Indeed, as with many WBS trades, buyside demand was strong. The deal, which was rated BBB by S&P, was heard to be more than five times covered - and was upsized to US$925m from US$875m.

A source close to the trade confirmed that a wide range of investors took part, including insurance companies and money managers.

“If you go back a year or two, there was still plenty of spread and it was still considered an estoeric asset class,” Jason Merrill, structured specialist at Penn Mutual Asset Management, told IFR.

“But investor sentiment has changed, and these are considered more of a credit product now.”

 

EARLY DINNER

Wendy’s used franchise royalty payments from its more than 6,500 locations as collateral on the deal, which priced on Wednesday.
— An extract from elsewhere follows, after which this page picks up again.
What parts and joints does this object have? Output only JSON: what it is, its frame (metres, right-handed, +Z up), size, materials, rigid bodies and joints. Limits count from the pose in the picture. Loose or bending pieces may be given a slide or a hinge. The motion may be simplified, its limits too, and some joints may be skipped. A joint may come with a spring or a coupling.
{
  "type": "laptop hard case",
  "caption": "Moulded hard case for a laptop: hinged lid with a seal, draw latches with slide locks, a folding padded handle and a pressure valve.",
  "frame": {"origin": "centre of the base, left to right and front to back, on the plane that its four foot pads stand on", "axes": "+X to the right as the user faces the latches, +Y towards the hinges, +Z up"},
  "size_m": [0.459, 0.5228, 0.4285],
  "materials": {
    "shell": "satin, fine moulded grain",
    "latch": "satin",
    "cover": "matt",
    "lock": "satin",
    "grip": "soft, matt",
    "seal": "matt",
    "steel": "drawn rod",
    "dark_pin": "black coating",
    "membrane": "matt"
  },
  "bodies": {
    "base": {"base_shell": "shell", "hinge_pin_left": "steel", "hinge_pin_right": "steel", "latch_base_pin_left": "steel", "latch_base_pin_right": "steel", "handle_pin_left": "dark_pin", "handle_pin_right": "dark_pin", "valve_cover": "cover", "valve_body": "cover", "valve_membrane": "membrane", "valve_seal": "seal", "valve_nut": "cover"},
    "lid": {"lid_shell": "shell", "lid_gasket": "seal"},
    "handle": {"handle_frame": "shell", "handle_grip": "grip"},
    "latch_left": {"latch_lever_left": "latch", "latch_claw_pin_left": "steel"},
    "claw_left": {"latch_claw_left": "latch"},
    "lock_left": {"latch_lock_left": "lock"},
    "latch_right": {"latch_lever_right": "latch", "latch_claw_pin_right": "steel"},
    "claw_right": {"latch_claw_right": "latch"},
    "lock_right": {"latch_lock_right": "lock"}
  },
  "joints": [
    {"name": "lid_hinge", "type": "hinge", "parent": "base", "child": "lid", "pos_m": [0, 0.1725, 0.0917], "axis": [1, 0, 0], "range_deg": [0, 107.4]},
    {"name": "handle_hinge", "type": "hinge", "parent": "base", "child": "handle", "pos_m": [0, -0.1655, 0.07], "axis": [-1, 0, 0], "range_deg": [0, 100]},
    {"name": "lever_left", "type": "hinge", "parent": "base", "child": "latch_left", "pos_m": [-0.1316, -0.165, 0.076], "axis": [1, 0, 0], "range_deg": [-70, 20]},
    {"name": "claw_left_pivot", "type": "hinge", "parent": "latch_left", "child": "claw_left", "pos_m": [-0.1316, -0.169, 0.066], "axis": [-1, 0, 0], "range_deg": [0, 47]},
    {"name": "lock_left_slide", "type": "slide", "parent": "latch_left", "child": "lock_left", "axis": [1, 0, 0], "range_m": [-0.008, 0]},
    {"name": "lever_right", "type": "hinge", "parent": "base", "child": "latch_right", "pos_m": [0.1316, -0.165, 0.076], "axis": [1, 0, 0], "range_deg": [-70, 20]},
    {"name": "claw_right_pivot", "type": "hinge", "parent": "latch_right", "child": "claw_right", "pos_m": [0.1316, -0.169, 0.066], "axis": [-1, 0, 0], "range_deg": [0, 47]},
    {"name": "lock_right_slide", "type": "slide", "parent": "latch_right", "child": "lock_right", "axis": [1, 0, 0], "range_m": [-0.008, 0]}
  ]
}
The US$450m 6.9-year tranche priced at 135bp over interpolated swaps, while the 9.6-year US$475m tranche priced at 158bp over interpolated swaps.

Those levels were pulled in from respective guidance of 140-145bp and 165-170bp.

The deal priced tighter than the 6.8-year and 9.6-year tranches on the Dunkin’ Brands refinancing from September - also rated Triple B - which cleared at 165bp and 190bp over interpolated swaps respectively.

The overall cost of the new Wendy’s debt, which had a blended coupon of about 3.73%, was only marginally higher than the 3.371% interest rate on the prior deal it was refinancing.

That is in spite of the roughly 7.5 times leverage on the trade, higher than the more typical leverage of high 5% to low 6% on most other WBS transactions, including those from Domino’s and Dunkin’, S&P said.

Though a factor for investors to consider, S&P’s Dennis said that WBS were able to withstand a sharp drop in cashflows - by an average 51% - before principal and interest payments on the securities were impacted.

“These deals include 30 years of royalty revenues,” said Dennis. “When you think about that, it’s a lot of cash flowing through to bondholders.”

Merrill at Penn Mutual described quick service restaurants like Wendy’s as cash cows.

“In a WBS structure, they become bankrupt remote,” said Merrill.

“So even if the company went bankrupt, the franchise could still operate via the backup manager as long as people still want to buy burgers.”

Wendy’s had to make a roughly US$5m make-whole payment to investors to refinance the 2015 debt early, as the right to call at par is not available until June next year.

But with ABS spreads at multi-year tights, it made sense to move early.

“With the Fed in play and rates moving up next year, it justified going to market early,” the source said.

Wendy’s will also use some of the proceeds for general corporate purposes, which may include returning capital to shareholders.

Guggenheim was structuring agent and joint bookrunner with Citigroup on the deal.